[Start Record set]

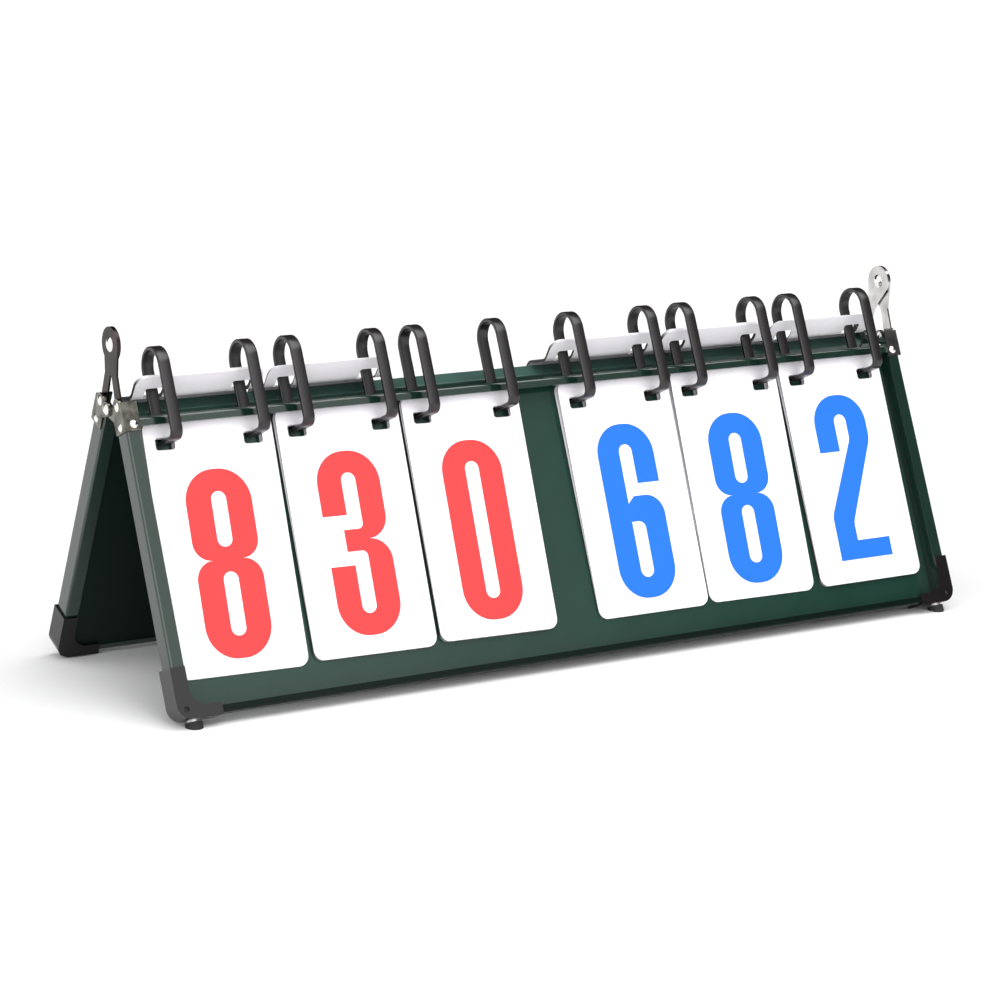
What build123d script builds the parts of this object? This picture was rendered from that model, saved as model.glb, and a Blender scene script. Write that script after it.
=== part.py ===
"""Tabletop flip scoreboard: two framed panels hinged along the top edge, numbered leaves hung on rings.

Millimetres, +Z up, length along X, front towards -Y, feet on Z = 0.
Each panel has its own plane: local x runs along the length, local -y down the slope and local z out of
the panel.  Below, d is a distance down the slope from the line where both panel planes meet, and e is a
depth measured outwards from the panel's rear face.
"""
import os
from math import atan, cos, degrees, radians, sin

from build123d import *

os.makedirs("parts", exist_ok=True)

# ---------------------------------------------------------------- driving sizes
TILT = 23.8             # lean of each panel from upright
DEPTH = 13.0            # panel thickness, rear face to front face
SIDE_W = 8.5            # width of a side rail
BOTTOM_D = 197.0        # lower end of both panels
LIP_H = 4.5             # height of the bottom rail
FRONT_TOP_D = 17.8      # upper edge of the front panel
BACK_TOP_D = 16.8       # upper edge of the back panel
TOP_RAIL_H = 6.0        # front top rail, seen from the front
BACK_RAIL_H = 9.0
CHANNEL_E = 11.2        # inner side of the lip that hides the leaves' upper edges
ROOF = 2.0              # front top rail above the leaves' upper edges
TOP_ROUND = 2.5         # upper front edge of the top rails
REAR_ROUND = 0.8
REAR_STEP = 0.8         # board and top rails stand this far inside the rear face
BOARD_T = 1.6           # board thickness
BOARD_TOP_D = 22.0      # upper edge of both boards
TONGUE = 3.0            # depth of the board in the side grooves
LIP_TONGUE = 2.0        # depth of the board in the bottom groove
LONG_ROUND = 1.5        # rounding of the rails' outer long edges
OVERCUT = 10.0          # cutters reach this far past the surface they open
FOOT_REACH = 202.5      # slope distance from the crossing line down to the table
FOOT_E = 6.5            # depth of the feet in the panel thickness
FOOT_EDGE = 11.0        # feet from the frame's sides

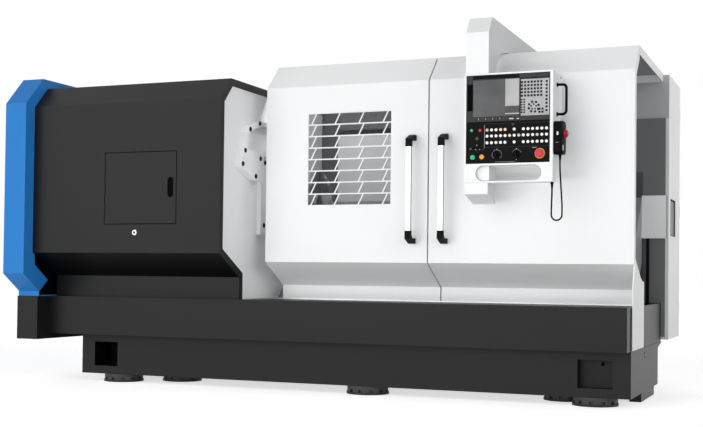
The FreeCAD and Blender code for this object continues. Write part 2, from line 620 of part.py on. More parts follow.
def make_headstock_cover():
    body = new_body("headstock_cover")
    pad(body, "cover_skin", "X", "cover_left", "cover_right-cover_left", folded(COVER_SIDE, "sheet"))
    pad(body, "cover_rim_flange", "X", "cover_right-sheet", "sheet",
        folded(COVER_SIDE[:-1], "cover_rim"))
    cut(body, "access_opening", "Y", "cover_front", "sheet",
        rect("access_left-access_gap", "access_low-access_gap",
             "access_right+access_gap", "access_high+access_gap"),
        ("circle", "lock_x", "lock_z", "lock_stem_radius+lock_gap"))
    keep(body, "headstock_cover")


def make_access_door():
    plate = prism("access_plate", "Y", "cover_front", "sheet",
                  rect("access_left", "access_low", "access_right", "access_high"),
                  ("slot", ("finger_slot_x", "finger_slot_low"), ("finger_slot_x", "finger_slot_high"),
                   "finger_slot_radius"))
    knuckles = [rod(f"access_knuckle_{i + 1}", "Z",
                    ("knuckle_x", "knuckle_y", f"knuckle_low+{i}*knuckle_pitch"),
                    "knuckle_length", "knuckle_radius") for i in range(3)]
    keep(fused("access", plate, *knuckles), "access_door")
    face = "cover_front-lock_gap-lock_proud"
    head = rod("lock_head", "Y", ("lock_x", face, "lock_z"), "lock_proud", "lock_radius")
    stem = rod("lock_stem", "Y", ("lock_x", face, "lock_z"), "lock_stem_length", "lock_stem_radius")
    slit = block("lock_slit", ("lock_x-lock_slit_width/2", f"{face}-1", "lock_z-lock_slit_half"),
                 ("lock_x+lock_slit_width/2", f"{face}+lock_slit_depth", "lock_z+lock_slit_half"))
    keep(carved("lock", fused("lock_body", head, stem), slit), "cover_lock")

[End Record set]

● To be done
Return each line of the records above exactly as it reads.

● Task output
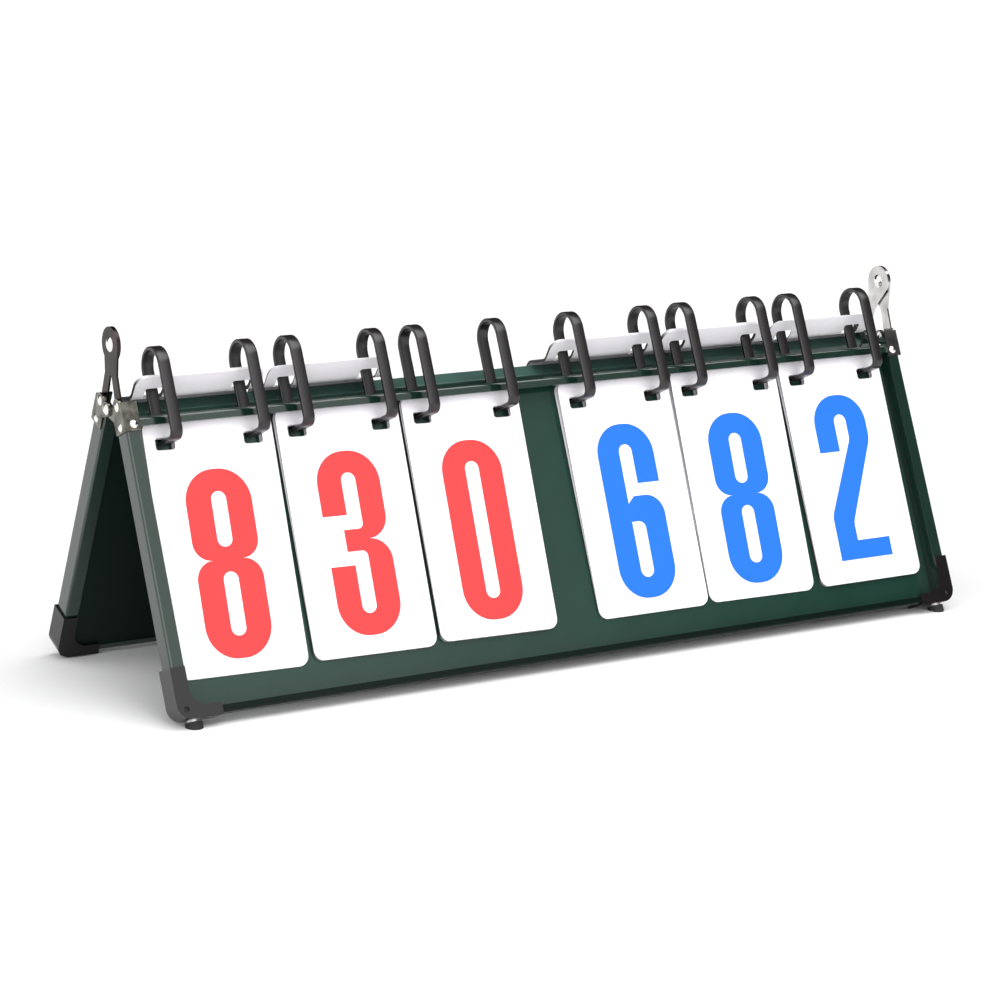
What build123d script builds the parts of this object? This picture was rendered from that model, saved as model.glb, and a Blender scene script. Write that script after it.
=== part.py ===
"""Tabletop flip scoreboard: two framed panels hinged along the top edge, numbered leaves hung on rings.

Millimetres, +Z up, length along X, front towards -Y, feet on Z = 0.
Each panel has its own plane: local x runs along the length, local -y down the slope and local z out of
the panel.  Below, d is a distance down the slope from the line where both panel planes meet, and e is a
depth measured outwards from the panel's rear face.
"""
import os
from math import atan, cos, degrees, radians, sin

from build123d import *

os.makedirs("parts", exist_ok=True)

# ---------------------------------------------------------------- driving sizes
TILT = 23.8             # lean of each panel from upright
DEPTH = 13.0            # panel thickness, rear face to front face
SIDE_W = 8.5            # width of a side rail
BOTTOM_D = 197.0        # lower end of both panels
LIP_H = 4.5             # height of the bottom rail
FRONT_TOP_D = 17.8      # upper edge of the front panel
BACK_TOP_D = 16.8       # upper edge of the back panel
TOP_RAIL_H = 6.0        # front top rail, seen from the front
BACK_RAIL_H = 9.0
CHANNEL_E = 11.2        # inner side of the lip that hides the leaves' upper edges
ROOF = 2.0              # front top rail above the leaves' upper edges
TOP_ROUND = 2.5         # upper front edge of the top rails
REAR_ROUND = 0.8
REAR_STEP = 0.8         # board and top rails stand this far inside the rear face
BOARD_T = 1.6           # board thickness
BOARD_TOP_D = 22.0      # upper edge of both boards
TONGUE = 3.0            # depth of the board in the side grooves
LIP_TONGUE = 2.0        # depth of the board in the bottom groove
LONG_ROUND = 1.5        # rounding of the rails' outer long edges
OVERCUT = 10.0          # cutters reach this far past the surface they open
FOOT_REACH = 202.5      # slope distance from the crossing line down to the table
FOOT_E = 6.5            # depth of the feet in the panel thickness
FOOT_EDGE = 11.0        # feet from the frame's sides

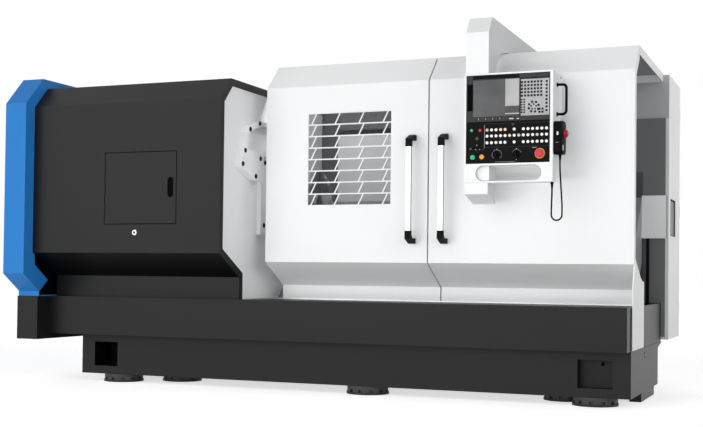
The FreeCAD and Blender code for this object continues. Write part 2, from line 620 of part.py on. More parts follow.
def make_headstock_cover():
    body = new_body("headstock_cover")
    pad(body, "cover_skin", "X", "cover_left", "cover_right-cover_left", folded(COVER_SIDE, "sheet"))
    pad(body, "cover_rim_flange", "X", "cover_right-sheet", "sheet",
        folded(COVER_SIDE[:-1], "cover_rim"))
    cut(body, "access_opening", "Y", "cover_front", "sheet",
        rect("access_left-access_gap", "access_low-access_gap",
             "access_right+access_gap", "access_high+access_gap"),
        ("circle", "lock_x", "lock_z", "lock_stem_radius+lock_gap"))
    keep(body, "headstock_cover")


def make_access_door():
    plate = prism("access_plate", "Y", "cover_front", "sheet",
                  rect("access_left", "access_low", "access_right", "access_high"),
                  ("slot", ("finger_slot_x", "finger_slot_low"), ("finger_slot_x", "finger_slot_high"),
                   "finger_slot_radius"))
    knuckles = [rod(f"access_knuckle_{i + 1}", "Z",
                    ("knuckle_x", "knuckle_y", f"knuckle_low+{i}*knuckle_pitch"),
                    "knuckle_length", "knuckle_radius") for i in range(3)]
    keep(fused("access", plate, *knuckles), "access_door")
    face = "cover_front-lock_gap-lock_proud"
    head = rod("lock_head", "Y", ("lock_x", face, "lock_z"), "lock_proud", "lock_radius")
    stem = rod("lock_stem", "Y", ("lock_x", face, "lock_z"), "lock_stem_length", "lock_stem_radius")
    slit = block("lock_slit", ("lock_x-lock_slit_width/2", f"{face}-1", "lock_z-lock_slit_half"),
                 ("lock_x+lock_slit_width/2", f"{face}+lock_slit_depth", "lock_z+lock_slit_half"))
    keep(carved("lock", fused("lock_body", head, stem), slit), "cover_lock")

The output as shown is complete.